Colour me extremely skeptical that the league is managing to approach breakeven on these players.
So how much of a problem does the league have? Its single-entity nature means the league can distribute its losses somewhat, and it’s probably only going to average a $1-2 million loss per club. The problem, though, is the league is setting itself up to be similar to a European league, with a small number of dominant teams at the top spending all the money and getting all the results. Look at the champions since the league started loosening restrictions and allowing multiple Designated Players: three out of the last four Supporters Shields and MLS Cups have been won by clubs with more than one millionaire salary. In the big European leagues this works ok. There are other things to play for. Relegation battles, cup competitions that the big clubs don’t always take too seriously, the prospect of Champions or Europa League play if you can get hot and sneak into the top five for a year. In MLS you have a race to the bottom for the right to draft next year’s stand-out NCAA player. Woohoo.
I worry that we’re seeing the effects. The league has just folded its third franchise in only nineteen years of existence. Rumours are swirling that season ticket sales in Montreal were horrendously bad, though perhaps their dramatic upset win in the Champions League quarterfinals will improve that somewhat. A glance at the stands in Houston, Dallas, DC and even Philadelphia shows that many clubs can’t even sell out their barn for opening day. The TV numbers league-wide remain terrible.
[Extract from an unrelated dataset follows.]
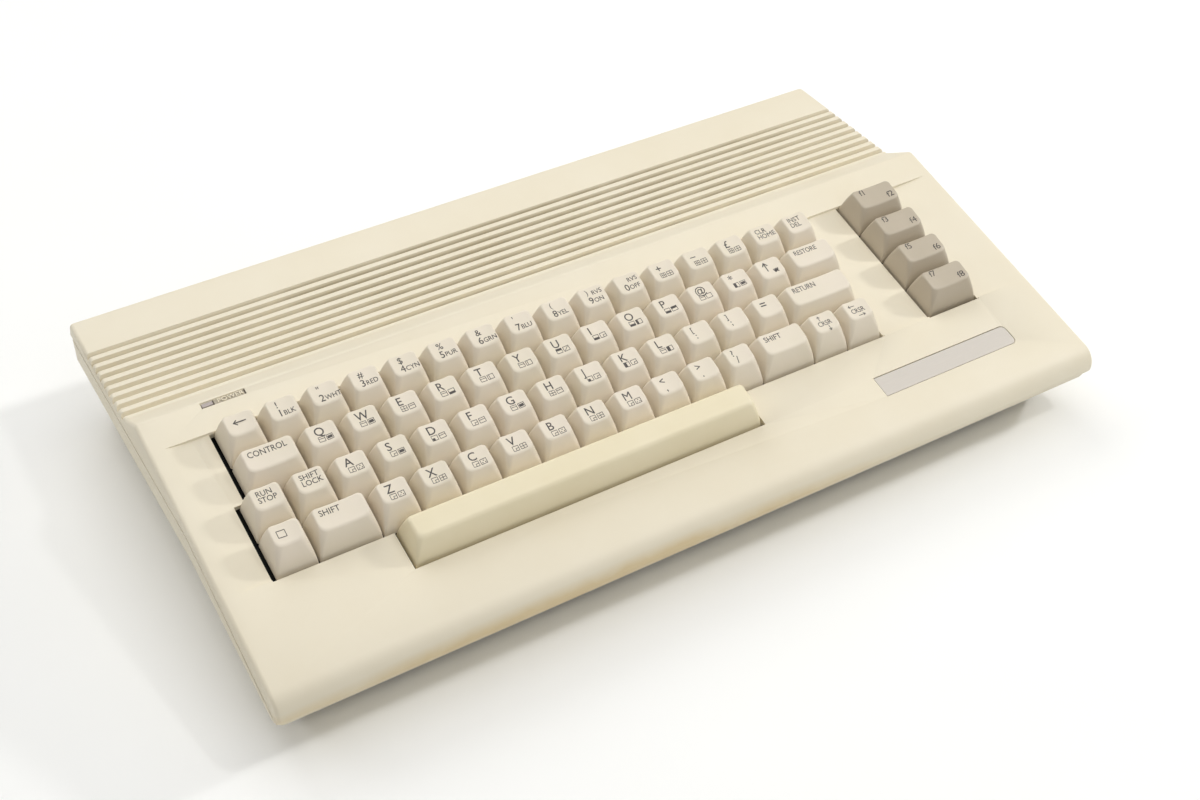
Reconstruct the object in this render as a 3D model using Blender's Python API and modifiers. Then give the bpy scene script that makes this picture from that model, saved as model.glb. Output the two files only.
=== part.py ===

This is a league that once enjoyed modest success and growth with their devotion to parity. Nine different teams won the Supporters’ Shield in the league’s first thirteen seasons. Eight different clubs won MLS Cup over the same period. There was a reasonable chance that even if your club sucked one year, it could be good again the next. The league has gone away from that and it’s not at all clear that a lack of parity is in the best interests of anybody but a select few clubs.